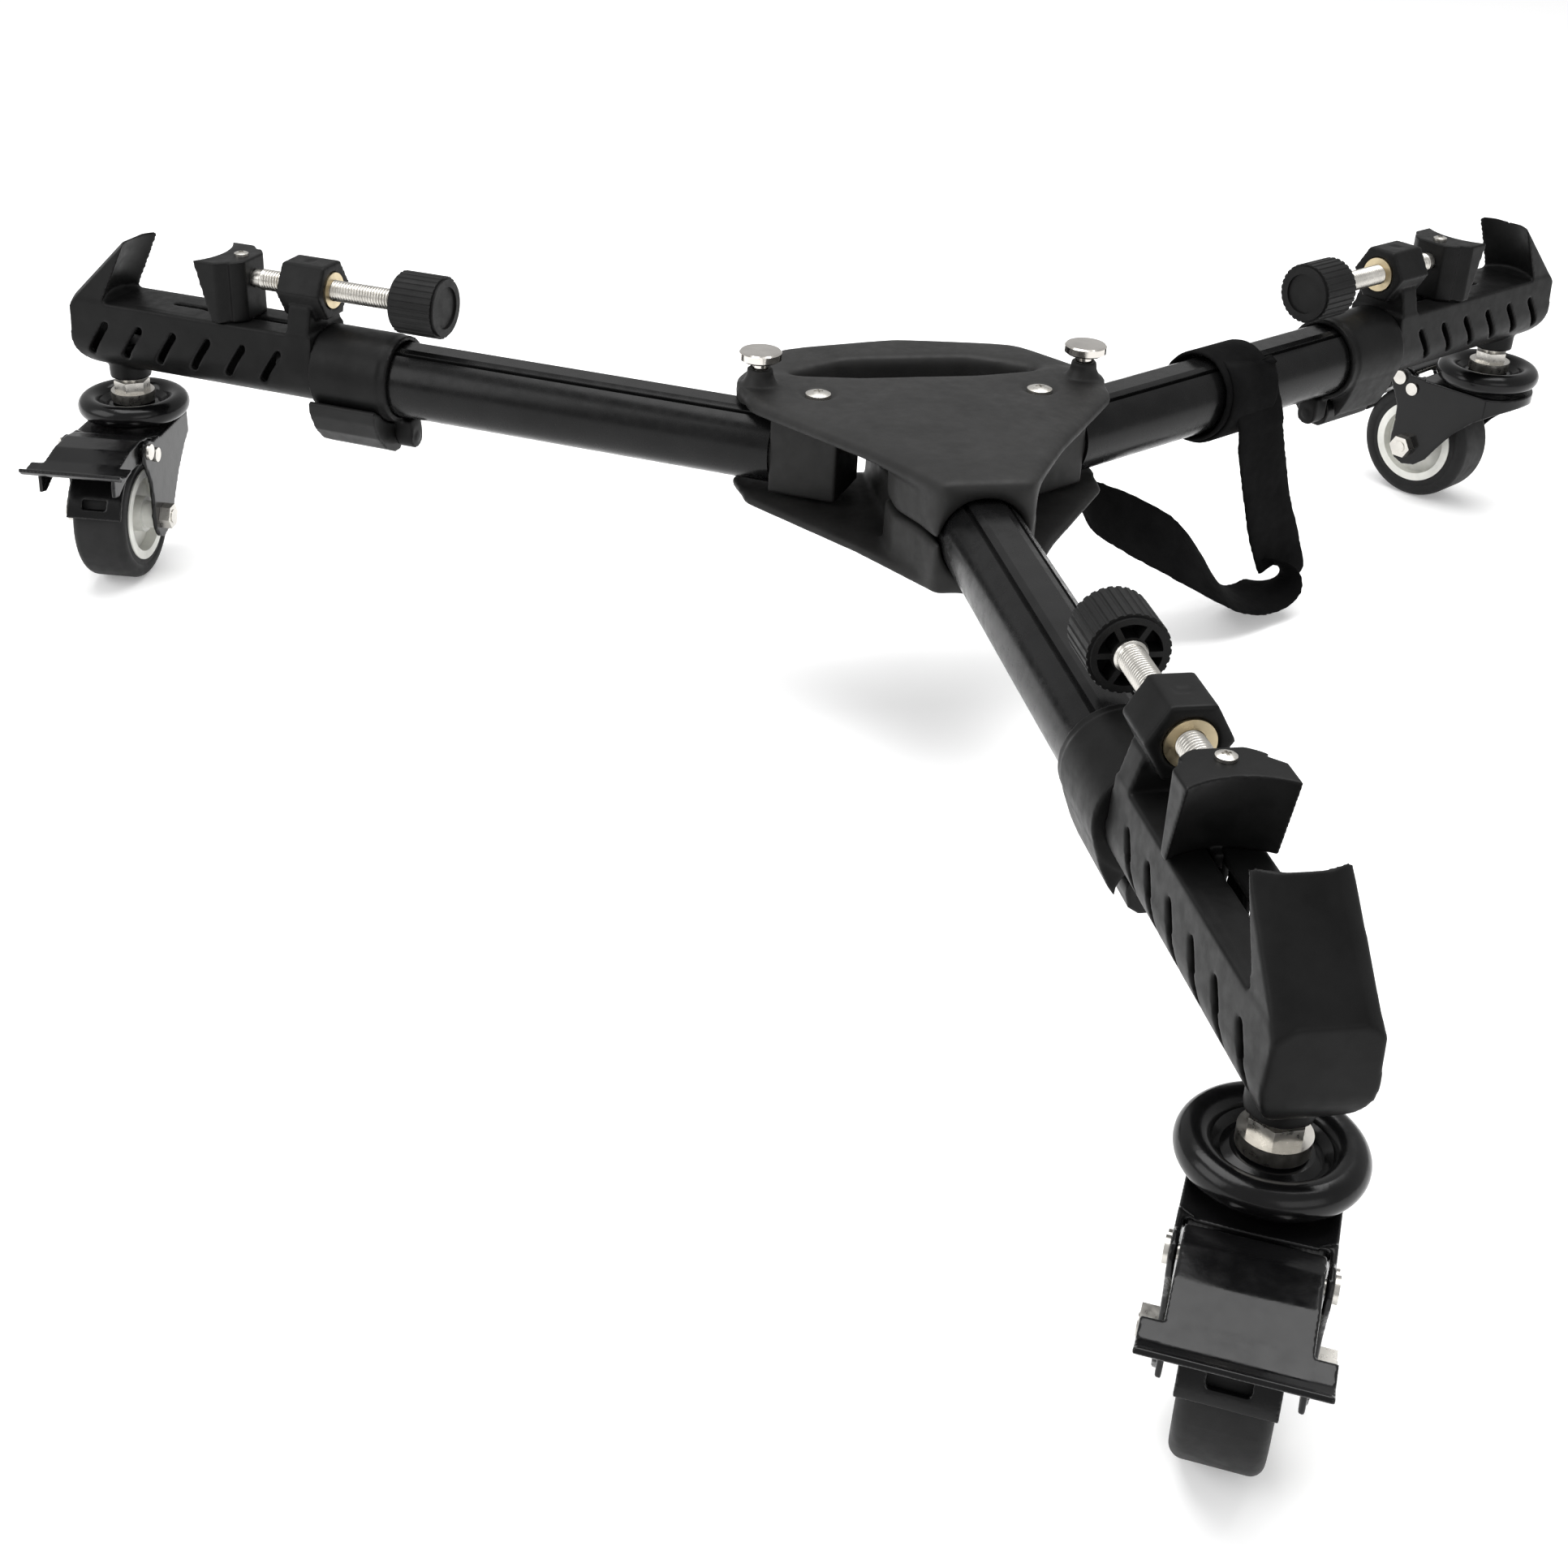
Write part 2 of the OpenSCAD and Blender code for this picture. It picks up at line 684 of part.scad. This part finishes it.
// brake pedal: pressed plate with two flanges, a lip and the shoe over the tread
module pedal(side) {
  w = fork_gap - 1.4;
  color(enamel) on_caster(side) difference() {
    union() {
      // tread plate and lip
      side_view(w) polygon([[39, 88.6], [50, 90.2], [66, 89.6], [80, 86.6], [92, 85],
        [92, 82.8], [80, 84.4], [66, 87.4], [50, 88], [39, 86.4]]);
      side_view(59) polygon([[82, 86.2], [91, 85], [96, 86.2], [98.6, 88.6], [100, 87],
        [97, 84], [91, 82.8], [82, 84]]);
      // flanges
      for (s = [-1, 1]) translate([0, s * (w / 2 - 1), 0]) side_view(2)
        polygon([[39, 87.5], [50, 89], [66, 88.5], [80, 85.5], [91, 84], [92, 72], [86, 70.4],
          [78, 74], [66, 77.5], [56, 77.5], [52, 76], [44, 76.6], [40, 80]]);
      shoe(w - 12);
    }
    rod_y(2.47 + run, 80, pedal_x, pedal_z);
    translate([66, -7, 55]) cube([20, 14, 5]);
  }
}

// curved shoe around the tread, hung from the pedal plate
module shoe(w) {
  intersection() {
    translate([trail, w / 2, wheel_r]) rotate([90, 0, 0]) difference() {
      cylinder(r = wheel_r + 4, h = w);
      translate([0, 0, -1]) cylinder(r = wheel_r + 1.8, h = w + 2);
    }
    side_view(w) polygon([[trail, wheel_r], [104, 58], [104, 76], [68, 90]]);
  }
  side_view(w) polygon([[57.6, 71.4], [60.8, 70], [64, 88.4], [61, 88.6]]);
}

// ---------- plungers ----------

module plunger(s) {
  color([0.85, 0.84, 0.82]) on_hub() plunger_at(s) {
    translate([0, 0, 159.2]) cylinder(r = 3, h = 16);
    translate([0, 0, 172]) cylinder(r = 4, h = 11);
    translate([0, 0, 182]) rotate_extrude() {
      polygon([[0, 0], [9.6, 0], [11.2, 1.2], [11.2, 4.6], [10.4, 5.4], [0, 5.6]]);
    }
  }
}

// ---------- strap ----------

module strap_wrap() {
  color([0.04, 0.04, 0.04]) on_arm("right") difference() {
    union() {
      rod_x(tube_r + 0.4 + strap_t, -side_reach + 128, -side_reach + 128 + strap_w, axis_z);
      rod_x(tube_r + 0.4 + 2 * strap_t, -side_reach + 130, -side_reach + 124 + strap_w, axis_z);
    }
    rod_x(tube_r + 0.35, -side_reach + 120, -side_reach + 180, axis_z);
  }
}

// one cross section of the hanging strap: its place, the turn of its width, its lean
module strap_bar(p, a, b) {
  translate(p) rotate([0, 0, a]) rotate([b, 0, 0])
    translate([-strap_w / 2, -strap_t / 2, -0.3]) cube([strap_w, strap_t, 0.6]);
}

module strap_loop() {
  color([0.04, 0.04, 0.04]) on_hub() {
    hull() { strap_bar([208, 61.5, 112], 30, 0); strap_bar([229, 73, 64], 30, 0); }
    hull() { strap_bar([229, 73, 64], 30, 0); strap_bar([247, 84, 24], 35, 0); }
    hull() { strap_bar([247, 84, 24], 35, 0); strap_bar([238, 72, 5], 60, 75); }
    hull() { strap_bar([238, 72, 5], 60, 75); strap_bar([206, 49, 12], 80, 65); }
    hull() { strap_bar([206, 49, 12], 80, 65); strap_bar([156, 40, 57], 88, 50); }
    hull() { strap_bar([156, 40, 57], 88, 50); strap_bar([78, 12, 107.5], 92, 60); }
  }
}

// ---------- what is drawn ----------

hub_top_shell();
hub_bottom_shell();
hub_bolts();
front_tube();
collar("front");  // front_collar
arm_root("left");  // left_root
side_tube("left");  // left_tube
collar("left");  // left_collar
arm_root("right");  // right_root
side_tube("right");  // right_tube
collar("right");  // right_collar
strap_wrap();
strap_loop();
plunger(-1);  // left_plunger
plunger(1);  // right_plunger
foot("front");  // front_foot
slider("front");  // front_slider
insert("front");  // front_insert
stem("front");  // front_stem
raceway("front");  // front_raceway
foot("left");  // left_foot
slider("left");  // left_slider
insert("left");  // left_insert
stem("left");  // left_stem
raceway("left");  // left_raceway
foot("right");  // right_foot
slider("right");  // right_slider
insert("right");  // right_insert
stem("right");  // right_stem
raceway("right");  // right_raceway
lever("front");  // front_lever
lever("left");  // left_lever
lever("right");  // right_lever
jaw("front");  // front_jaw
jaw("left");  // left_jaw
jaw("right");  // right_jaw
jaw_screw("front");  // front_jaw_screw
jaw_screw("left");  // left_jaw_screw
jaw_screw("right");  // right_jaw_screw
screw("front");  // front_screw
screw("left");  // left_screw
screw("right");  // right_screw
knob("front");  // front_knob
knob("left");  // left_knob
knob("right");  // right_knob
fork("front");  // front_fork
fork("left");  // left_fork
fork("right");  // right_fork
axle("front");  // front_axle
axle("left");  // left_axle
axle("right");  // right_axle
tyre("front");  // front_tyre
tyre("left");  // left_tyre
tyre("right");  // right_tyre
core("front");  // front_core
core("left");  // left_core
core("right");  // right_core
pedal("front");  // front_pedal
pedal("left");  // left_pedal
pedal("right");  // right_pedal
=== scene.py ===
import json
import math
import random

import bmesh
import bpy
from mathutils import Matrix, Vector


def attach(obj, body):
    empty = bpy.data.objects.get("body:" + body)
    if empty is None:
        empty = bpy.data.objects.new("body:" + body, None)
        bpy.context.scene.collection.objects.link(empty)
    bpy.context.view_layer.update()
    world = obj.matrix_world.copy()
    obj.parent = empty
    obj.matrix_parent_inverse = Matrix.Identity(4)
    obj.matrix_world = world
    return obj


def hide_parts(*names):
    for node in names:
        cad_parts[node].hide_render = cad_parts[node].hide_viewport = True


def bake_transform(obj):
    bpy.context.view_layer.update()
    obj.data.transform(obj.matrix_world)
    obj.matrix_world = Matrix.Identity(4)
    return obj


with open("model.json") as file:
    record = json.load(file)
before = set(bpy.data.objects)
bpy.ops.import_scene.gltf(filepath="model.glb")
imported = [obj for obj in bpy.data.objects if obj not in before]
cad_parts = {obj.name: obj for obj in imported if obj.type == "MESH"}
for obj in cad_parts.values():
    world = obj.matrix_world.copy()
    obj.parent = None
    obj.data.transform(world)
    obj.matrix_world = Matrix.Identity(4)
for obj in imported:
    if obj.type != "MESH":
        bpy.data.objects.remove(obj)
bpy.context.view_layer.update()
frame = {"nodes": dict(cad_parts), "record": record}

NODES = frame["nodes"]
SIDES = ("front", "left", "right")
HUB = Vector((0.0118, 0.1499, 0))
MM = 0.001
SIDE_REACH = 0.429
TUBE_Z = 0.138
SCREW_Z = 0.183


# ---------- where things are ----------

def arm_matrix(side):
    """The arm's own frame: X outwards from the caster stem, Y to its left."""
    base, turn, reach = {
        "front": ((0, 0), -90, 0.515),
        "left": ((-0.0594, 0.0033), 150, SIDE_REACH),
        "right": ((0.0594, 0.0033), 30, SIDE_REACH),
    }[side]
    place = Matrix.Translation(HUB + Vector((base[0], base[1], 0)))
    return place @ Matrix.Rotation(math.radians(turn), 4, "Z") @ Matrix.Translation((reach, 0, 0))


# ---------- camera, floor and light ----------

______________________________

● **Stated exercise**:
Identify and list each line with the word "type".

● **Reply**:
cad_parts = {obj.name: obj for obj in imported if obj.type == "MESH"}
    if obj.type != "MESH":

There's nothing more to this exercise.